— Aim of the task —
Copy out each line below exactly as it appears.

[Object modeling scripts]
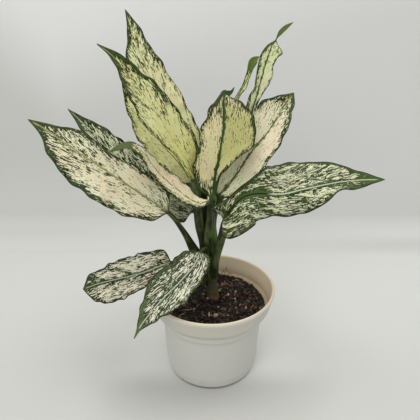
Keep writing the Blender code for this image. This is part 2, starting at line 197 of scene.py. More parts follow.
# Paler round the pot: painted light.
sheet_base = blend(between(pot_distance, 0.13, 0.05), sheet_base, (0.76, 0.76, 0.74))
# A painted shadow in front of the pot, and a darker painted contact shadow in a thin ring at the front of its
# foot.
painted_shadow_ring = 0.38 * between(pot_distance, 0.16, 0.052)
painted_contact_shadow = 0.75 * between(pot_distance, 0.0525, 0.0505)
painted_front_shadow = figure("MAXIMUM", painted_shadow_ring, painted_contact_shadow) * between(back, -0.015, -0.055)
sheet_base = blend(painted_front_shadow, sheet_base, (0.16, 0.145, 0.12))
# A painted glow high up on the left of the wall.
slant = figure("MINIMUM", -0.36 * across, 0.9 * across + 0.310)
painted_glow = between(height + slant, 0.26, 0.48)
put(blend(painted_glow, sheet_base, (0.77, 0.77, 0.75)), sheet_shader.inputs["Base Color"])
from_behind = node(sheet_tree, "NewGeometry", {})[6]
clear = node(sheet_tree, "BsdfTransparent", {})[0]
one_sided = node(sheet_tree, "MixShader", {0: from_behind, 1: Value(sheet_shader.outputs[0]), 2: clear})
put(one_sided[0], sheet_tree.nodes["Material Output"].inputs[0])

bend = np.radians(np.linspace(0.0, 90.0, 25))
curve_y = SWEEP_BACK - SWEEP_RADIUS + SWEEP_RADIUS * np.sin(bend)
sweep_y = np.concatenate([[SWEEP_FRONT], curve_y, [SWEEP_BACK]])
sweep_z = np.concatenate([[0.0], SWEEP_RADIUS * (1.0 - np.cos(bend)), [SWEEP_HEIGHT]])
sweep_x = np.array([-SWEEP_HALF_WIDTH, SWEEP_HALF_WIDTH])
grid_object("studio_sheet", stacked(sweep_x[:, None], sweep_y, sweep_z), sheet_finish)

world = bpy.data.worlds.new("Room")
world.use_nodes = True
world.node_tree.nodes["Background"].inputs[0].default_value = (0.97, 0.99, 1.0, 1.0)
world.node_tree.nodes["Background"].inputs[1].default_value = 0.725
scene.world = world


def lamp(name, place, aim, size, power, colour):
    """Square soft lamp at a place in metres, turned towards a point."""
    data = bpy.data.lights.new(name, "AREA")
    data.shape = "SQUARE"
    data.size = size
    data.energy = power
    data.color = colour
    made = bpy.data.objects.new(name, data)
    made.location = place
    direction = np.array(aim) - np.array(place)
    flat = math.hypot(direction[0], direction[1])
    made.rotation_euler = (math.atan2(flat, -direction[2]), 0.0, math.atan2(-direction[0], direction[1]))
    scene.collection.objects.link(made)


lamp("Overhead_lamp", (0.1, 0.14, 1.45), (0.0, 0.0, 0.1), 1.0, 9.6, (1.0, 0.985, 0.95))
lamp("Window", (-0.65, -1.25, 1.1), (0.0, 0.0, 0.2), 0.9, 6.5, (1.0, 0.99, 0.97))

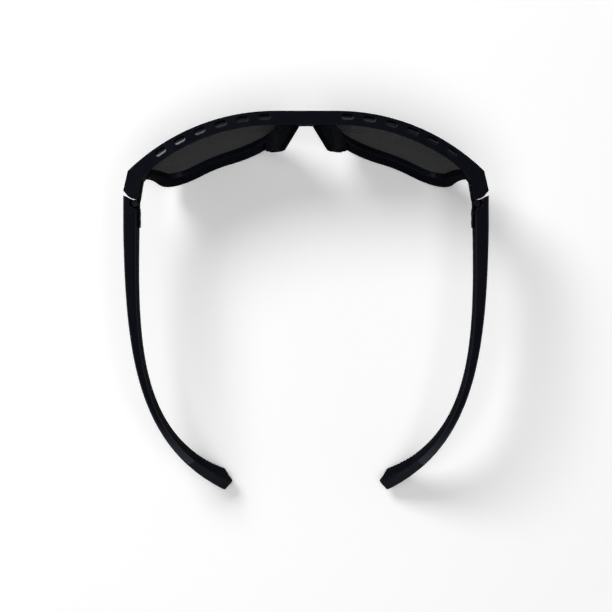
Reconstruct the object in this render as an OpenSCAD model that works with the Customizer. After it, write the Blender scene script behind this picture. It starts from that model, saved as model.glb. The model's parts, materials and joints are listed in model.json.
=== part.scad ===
// Square wrap sunglasses with a flat vented brow bar, tinted lenses and folding temples.
// Millimetres. The front faces -Y, +Z is up and +X is the wearer's left side.
// They stand open on the two lower rims and the two temple tips, which touch the plane z = 0.
// Depths on the front are measured back from the foremost line of the brow.

/* [Front] */
// Distance from the front of the brow back to the origin
origin_back = 75.85; // [70:0.05:80]
// Height of the brow bar above the plane that the lower rims stand on
brow_top = 46; // [45:0.1:49]
// Radius of the shallow crown along the top of the brow bar
crown_r = 950; // [800:10:3000]
// Half length of the straight middle of the brow bar
brow_flat = 12; // [11:0.1:13]
// Radius of the wrapped front surface
front_r = 82.5; // [80:0.1:86]
// Height of the centre of the front surface
curve_z = 37.8; // [36:0.1:40]
// Depth of the front from its front surface to its rear surface
front_t = 5.3; // [5:0.05:6]
// How far the centre of the rear surface lies below that of the front surface
rear_drop = 0.8; // [0.4:0.05:1.4]
// Width of the rim round each lens, seen from the front
rim_w = 5.4; // [4.9:0.05:5.8]
// Width of the rim beside each lens, at the bottom of its outer side
rim_side = 2.2; // [1.8:0.05:3]
// Half width of the front at its outer corners
corner_x = 69.4; // [68.6:0.1:70]
// Height of the underside of the bridge
bridge_low = 35; // [33:0.1:36.5]
// Radius of the arch under the bridge
arch_r = 6.4; // [5:0.1:7]
// Height of the end pieces
end_h = 16.4; // [15.8:0.1:17.5]

/* [Lenses] */
// Depth to which the lower rims are ground flat where they stand
foot_cut = 0.2; // [0.1:0.05:0.4]
// Height of the brow bar above the lens openings
brow_h = 4.6; // [4.2:0.05:5.4]
// Distance of the lens openings from the middle plane, at the top of the nose side
open_in = 9.4; // [9.2:0.05:10]
// Distance of the outer edge of the lens openings from the middle plane
open_out = 63.4; // [62.8:0.05:63.6]
// Corner radius at the top of the nose side
corner_nose = 3.6; // [2.6:0.1:5]
// Corner radius at the top of the outer side
corner_out = 7; // [5:0.1:8]
// Corner radius at the bottom of the outer side
corner_low_out = 13.8; // [11:0.1:15]
// Corner radius at the bottom of the nose side
corner_low_nose = 20.5; // [16:0.1:21.5]
// Radius of the front of the lenses, which wrap a little more than the frame
lens_r = 78; // [77:0.1:80]
// Thickness of each lens
lens_t = 1.8; // [1.5:0.05:2]
// Depth of the rim's lip in front of the lens, on the nose side
lens_lip = 0.6; // [0.5:0.05:0.8]
// How deep the edge of the lens sits in the groove of the rim
lens_seat = 0.9; // [0.7:0.05:1.1]
// Clearance between the lens and its groove
lens_fit = 0.05; // [0.02:0.01:0.1]

/* [Vents] */
// Number of vent slots in each half of the brow bar
vent_count = 6; // [0:1:6]
// Distance along the brow from one vent slot to the next
vent_pitch = 8.6; // [7:0.1:8.8]
// Distance along the curve from the end of the straight middle to the first vent slot
vent_start = 4.1; // [3:0.1:5]
// Distance of the middle of the vent pockets from the front surface
vent_back = 2.9; // [2.8:0.05:3.1]
// Length of the pocket round each vent slot
pocket_len = 4.8; // [4:0.1:5.5]
// Width of the pocket round each vent slot
pocket_w = 2.1; // [1.6:0.05:2.4]
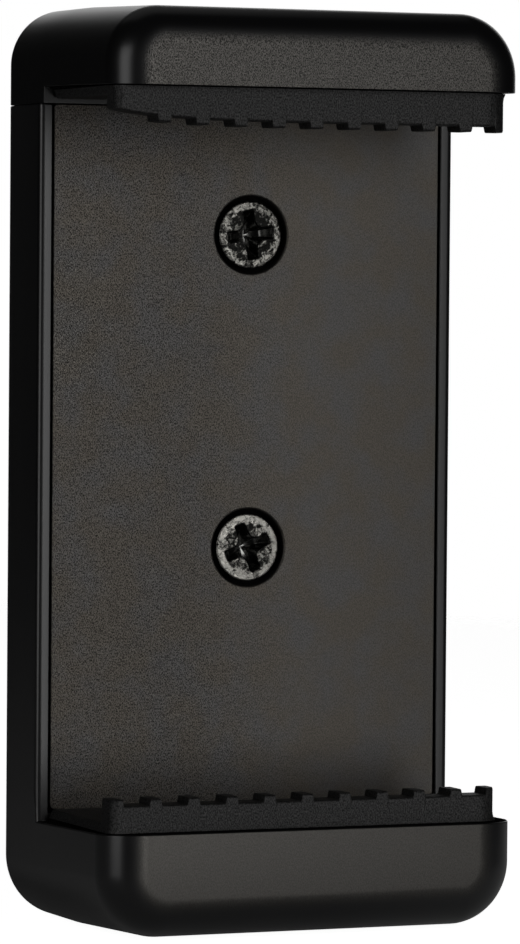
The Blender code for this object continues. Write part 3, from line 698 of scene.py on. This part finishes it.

— Final answer —
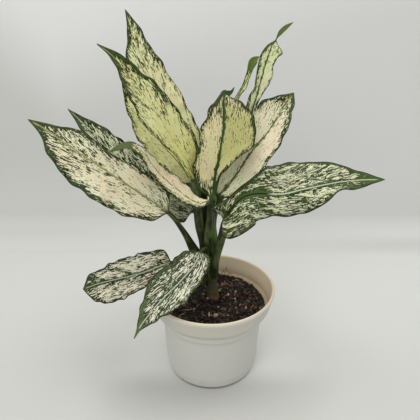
Keep writing the Blender code for this image. This is part 2, starting at line 197 of scene.py. More parts follow.
# Paler round the pot: painted light.
sheet_base = blend(between(pot_distance, 0.13, 0.05), sheet_base, (0.76, 0.76, 0.74))
# A painted shadow in front of the pot, and a darker painted contact shadow in a thin ring at the front of its
# foot.
painted_shadow_ring = 0.38 * between(pot_distance, 0.16, 0.052)
painted_contact_shadow = 0.75 * between(pot_distance, 0.0525, 0.0505)
painted_front_shadow = figure("MAXIMUM", painted_shadow_ring, painted_contact_shadow) * between(back, -0.015, -0.055)
sheet_base = blend(painted_front_shadow, sheet_base, (0.16, 0.145, 0.12))
# A painted glow high up on the left of the wall.
slant = figure("MINIMUM", -0.36 * across, 0.9 * across + 0.310)
painted_glow = between(height + slant, 0.26, 0.48)
put(blend(painted_glow, sheet_base, (0.77, 0.77, 0.75)), sheet_shader.inputs["Base Color"])
from_behind = node(sheet_tree, "NewGeometry", {})[6]
clear = node(sheet_tree, "BsdfTransparent", {})[0]
one_sided = node(sheet_tree, "MixShader", {0: from_behind, 1: Value(sheet_shader.outputs[0]), 2: clear})
put(one_sided[0], sheet_tree.nodes["Material Output"].inputs[0])

bend = np.radians(np.linspace(0.0, 90.0, 25))
curve_y = SWEEP_BACK - SWEEP_RADIUS + SWEEP_RADIUS * np.sin(bend)
sweep_y = np.concatenate([[SWEEP_FRONT], curve_y, [SWEEP_BACK]])
sweep_z = np.concatenate([[0.0], SWEEP_RADIUS * (1.0 - np.cos(bend)), [SWEEP_HEIGHT]])
sweep_x = np.array([-SWEEP_HALF_WIDTH, SWEEP_HALF_WIDTH])
grid_object("studio_sheet", stacked(sweep_x[:, None], sweep_y, sweep_z), sheet_finish)

world = bpy.data.worlds.new("Room")
world.use_nodes = True
world.node_tree.nodes["Background"].inputs[0].default_value = (0.97, 0.99, 1.0, 1.0)
world.node_tree.nodes["Background"].inputs[1].default_value = 0.725
scene.world = world


def lamp(name, place, aim, size, power, colour):
    """Square soft lamp at a place in metres, turned towards a point."""
    data = bpy.data.lights.new(name, "AREA")
    data.shape = "SQUARE"
    data.size = size
    data.energy = power
    data.color = colour
    made = bpy.data.objects.new(name, data)
    made.location = place
    direction = np.array(aim) - np.array(place)
    flat = math.hypot(direction[0], direction[1])
    made.rotation_euler = (math.atan2(flat, -direction[2]), 0.0, math.atan2(-direction[0], direction[1]))
    scene.collection.objects.link(made)


lamp("Overhead_lamp", (0.1, 0.14, 1.45), (0.0, 0.0, 0.1), 1.0, 9.6, (1.0, 0.985, 0.95))
lamp("Window", (-0.65, -1.25, 1.1), (0.0, 0.0, 0.2), 0.9, 6.5, (1.0, 0.99, 0.97))

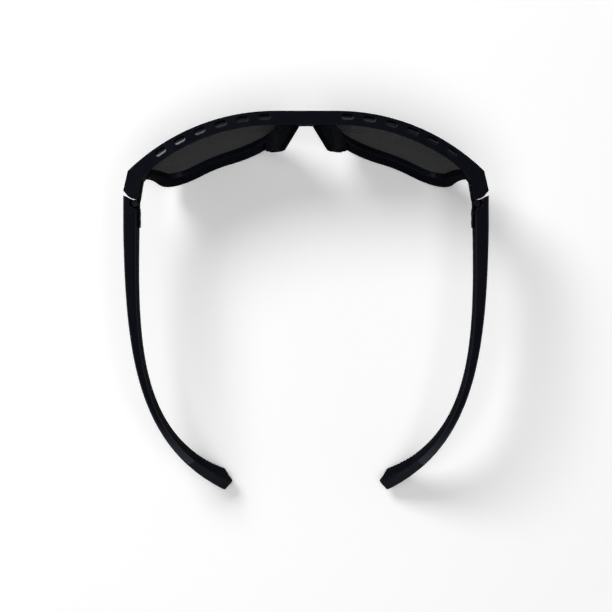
Reconstruct the object in this render as an OpenSCAD model that works with the Customizer. After it, write the Blender scene script behind this picture. It starts from that model, saved as model.glb. The model's parts, materials and joints are listed in model.json.
=== part.scad ===
// Square wrap sunglasses with a flat vented brow bar, tinted lenses and folding temples.
// Millimetres. The front faces -Y, +Z is up and +X is the wearer's left side.
// They stand open on the two lower rims and the two temple tips, which touch the plane z = 0.
// Depths on the front are measured back from the foremost line of the brow.

/* [Front] */
// Distance from the front of the brow back to the origin
origin_back = 75.85; // [70:0.05:80]
// Height of the brow bar above the plane that the lower rims stand on
brow_top = 46; // [45:0.1:49]
// Radius of the shallow crown along the top of the brow bar
crown_r = 950; // [800:10:3000]
// Half length of the straight middle of the brow bar
brow_flat = 12; // [11:0.1:13]
// Radius of the wrapped front surface
front_r = 82.5; // [80:0.1:86]
// Height of the centre of the front surface
curve_z = 37.8; // [36:0.1:40]
// Depth of the front from its front surface to its rear surface
front_t = 5.3; // [5:0.05:6]
// How far the centre of the rear surface lies below that of the front surface
rear_drop = 0.8; // [0.4:0.05:1.4]
// Width of the rim round each lens, seen from the front
rim_w = 5.4; // [4.9:0.05:5.8]
// Width of the rim beside each lens, at the bottom of its outer side
rim_side = 2.2; // [1.8:0.05:3]
// Half width of the front at its outer corners
corner_x = 69.4; // [68.6:0.1:70]
// Height of the underside of the bridge
bridge_low = 35; // [33:0.1:36.5]
// Radius of the arch under the bridge
arch_r = 6.4; // [5:0.1:7]
// Height of the end pieces
end_h = 16.4; // [15.8:0.1:17.5]

/* [Lenses] */
// Depth to which the lower rims are ground flat where they stand
foot_cut = 0.2; // [0.1:0.05:0.4]
// Height of the brow bar above the lens openings
brow_h = 4.6; // [4.2:0.05:5.4]
// Distance of the lens openings from the middle plane, at the top of the nose side
open_in = 9.4; // [9.2:0.05:10]
// Distance of the outer edge of the lens openings from the middle plane
open_out = 63.4; // [62.8:0.05:63.6]
// Corner radius at the top of the nose side
corner_nose = 3.6; // [2.6:0.1:5]
// Corner radius at the top of the outer side
corner_out = 7; // [5:0.1:8]
// Corner radius at the bottom of the outer side
corner_low_out = 13.8; // [11:0.1:15]
// Corner radius at the bottom of the nose side
corner_low_nose = 20.5; // [16:0.1:21.5]
// Radius of the front of the lenses, which wrap a little more than the frame
lens_r = 78; // [77:0.1:80]
// Thickness of each lens
lens_t = 1.8; // [1.5:0.05:2]
// Depth of the rim's lip in front of the lens, on the nose side
lens_lip = 0.6; // [0.5:0.05:0.8]
// How deep the edge of the lens sits in the groove of the rim
lens_seat = 0.9; // [0.7:0.05:1.1]
// Clearance between the lens and its groove
lens_fit = 0.05; // [0.02:0.01:0.1]

/* [Vents] */
// Number of vent slots in each half of the brow bar
vent_count = 6; // [0:1:6]
// Distance along the brow from one vent slot to the next
vent_pitch = 8.6; // [7:0.1:8.8]
// Distance along the curve from the end of the straight middle to the first vent slot
vent_start = 4.1; // [3:0.1:5]
// Distance of the middle of the vent pockets from the front surface
vent_back = 2.9; // [2.8:0.05:3.1]
// Length of the pocket round each vent slot
pocket_len = 4.8; // [4:0.1:5.5]
// Width of the pocket round each vent slot
pocket_w = 2.1; // [1.6:0.05:2.4]
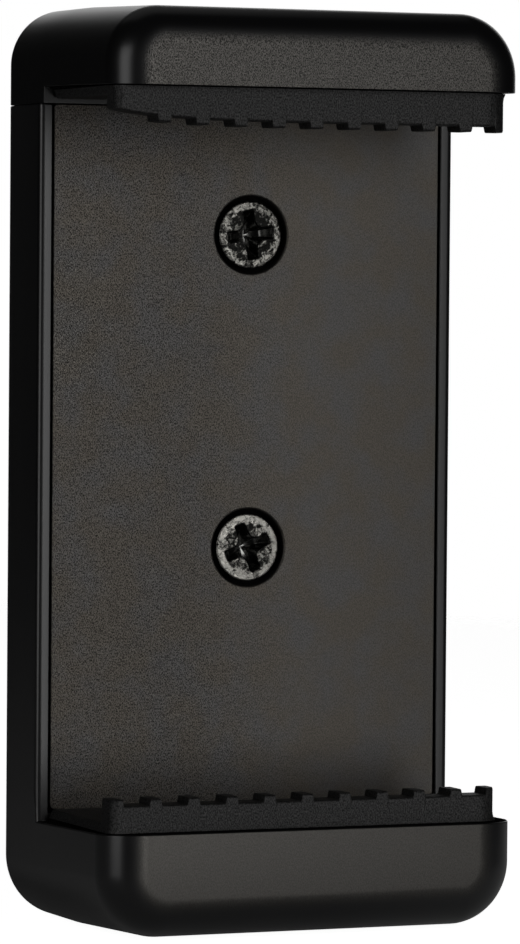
The Blender code for this object continues. Write part 3, from line 698 of scene.py on. This part finishes it.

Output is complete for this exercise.